What are the best ways to manage cash flow during the early stages of a startup?

Managing cash flow is one of the most important challenges for early-stage startups. Without a solid grip on your finances, it’s easy to run into trouble. A good place to start is by preparing a clear cash flow forecast. This allows you to map out your income and expenses, helping you spot any potential gaps and make smarter financial choices.

Another smart move? Negotiate payment terms with your suppliers. If you can extend deadlines, you’ll have more breathing room to manage your cash. On the flip side, make sure you’re invoicing clients quickly and staying on top of overdue payments. Delays in payments can hurt your cash flow, so don’t let them pile up. Finally, look for ways to keep your overhead low. For example, outsourcing non-essential tasks can save money and keep your resources focused on what truly matters in these early stages.

How can startup founders avoid team conflicts and build a strong, unified team?

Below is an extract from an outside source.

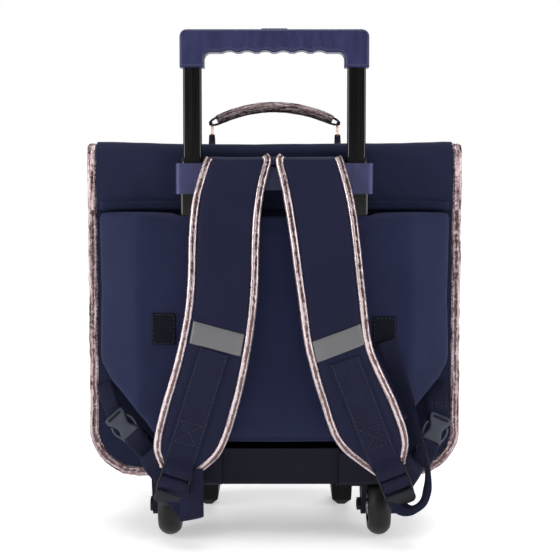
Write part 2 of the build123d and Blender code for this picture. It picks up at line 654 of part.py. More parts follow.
# the plug at the foot of each inner tube, with the bore of its lock pin
PLUG_TOP = PIN_Z + 10.0
PIN_TIP = TUBE_Y + INNER_TUBE[1] / 2 + 0.4
PIN_LENGTH = 5.5
with BuildPart() as inner_plugs:
    extrude(tube_section(INNER_BOTTOM - CAP, MIDDLE_TUBE, TUBE_WALL + 0.25), amount=CAP)
    extrude(tube_section(INNER_BOTTOM, INNER_TUBE, TUBE_WALL + 0.05), amount=PLUG_TOP - INNER_BOTTOM)
    with BuildSketch(upright(PIN_TIP)):
        with Locations((-TUBE_X, PIN_Z), (TUBE_X, PIN_Z)):
            Circle(PIN_RADIUS + PIN_GAP)
    extrude(amount=PIN_LENGTH + PIN_TRAVEL + 0.5, mode=Mode.SUBTRACT)
write("inner_plugs", inner_plugs.part)

with BuildPart() as lock_pins:
    with BuildSketch(upright(PIN_TIP)):
        with Locations((-TUBE_X, PIN_Z), (TUBE_X, PIN_Z)):
            Circle(PIN_RADIUS)
    extrude(amount=PIN_LENGTH)
write("lock_pins", lock_pins.part)

# the grip: two legs and a bar with finger notches, hollow for the release mechanism
GRIP_HALF = TUBE_X + GRIP_LEG / 2
BAR_BOTTOM = GRIP_TOP - GRIP_BAR
NOTCH_WIDE = 2 * sqrt(NOTCH_RADIUS**2 - (NOTCH_RADIUS - NOTCH_DEEP) ** 2)
NOTCH_ROOM = 2 * (GRIP_HALF - GRIP_LEG - NOTCH_MARGIN) - NOTCH_WIDE
NOTCH_COUNT = 1 + int(NOTCH_ROOM / NOTCH_PITCH)
with BuildPart() as grip:
    with BuildSketch(upright(TUBE_Y + GRIP_DEPTH / 2)) as grip_outline:
        with Locations((0, (GRIP_BOTTOM + GRIP_TOP) / 2)):
            Rectangle(2 * GRIP_HALF, GRIP_TOP - GRIP_BOTTOM)
        fillet(grip_outline.vertices().group_by(Axis.Y)[-1], 8.0)
        with BuildSketch(mode=Mode.PRIVATE) as hand_gap:
            with Locations((0, (GRIP_BOTTOM + BAR_BOTTOM) / 2)):
                Rectangle(2 * (GRIP_HALF - GRIP_LEG), BAR_BOTTOM - GRIP_BOTTOM)
            fillet(hand_gap.vertices().group_by(Axis.Y)[-1], 7.0)
        add(hand_gap.sketch, mode=Mode.SUBTRACT)
        with Locations((0, BAR_BOTTOM - NOTCH_RADIUS + NOTCH_DEEP)):
            with GridLocations(NOTCH_PITCH, 0, NOTCH_COUNT, 1):
                Circle(NOTCH_RADIUS, mode=Mode.SUBTRACT)
    extrude(amount=GRIP_DEPTH)
    rim = grip.faces().filter_by(Axis.Y)
    fillet(rim.edges(), 3.5)
    cavity_half = TUBE_X + 4.5
    with BuildSketch(Plane.XY.offset(CAVITY_FLOOR)):
        with Locations((0, TUBE_Y)):
            Rectangle(2 * cavity_half, BUTTON[1] + 1.0)
    extrude(amount=CAVITY_TOP - CAVITY_FLOOR, mode=Mode.SUBTRACT)
    with BuildSketch(Plane.XY.offset(CAVITY_TOP)):
        with Locations((0, TUBE_Y)):
            Rectangle(BUTTON[0] + 2 * BUTTON_GAP, BUTTON[1] + 2 * BUTTON_GAP)
    extrude(amount=GRIP_TOP - CAVITY_TOP, mode=Mode.SUBTRACT)
    extrude(
        tube_section(GRIP_BOTTOM, INNER_TUBE, -0.1),
        amount=CAVITY_FLOOR - GRIP_BOTTOM,
        mode=Mode.SUBTRACT,
    )
write("grip", grip.part)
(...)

To build a unified team and minimize conflicts, focus on open communication and setting clear expectations. When team members feel encouraged to share their concerns early, it helps address potential problems before they grow. Establishing team norms together can also create alignment in values and foster a shared sense of purpose.

During the hiring process, seek candidates who not only bring the necessary skills but also fit well with your company's culture. A team built on mutual respect, trust, and shared goals is more likely to succeed. Regularly engaging in team-building activities and acknowledging individual achievements can further strengthen relationships, creating a motivated and connected workforce.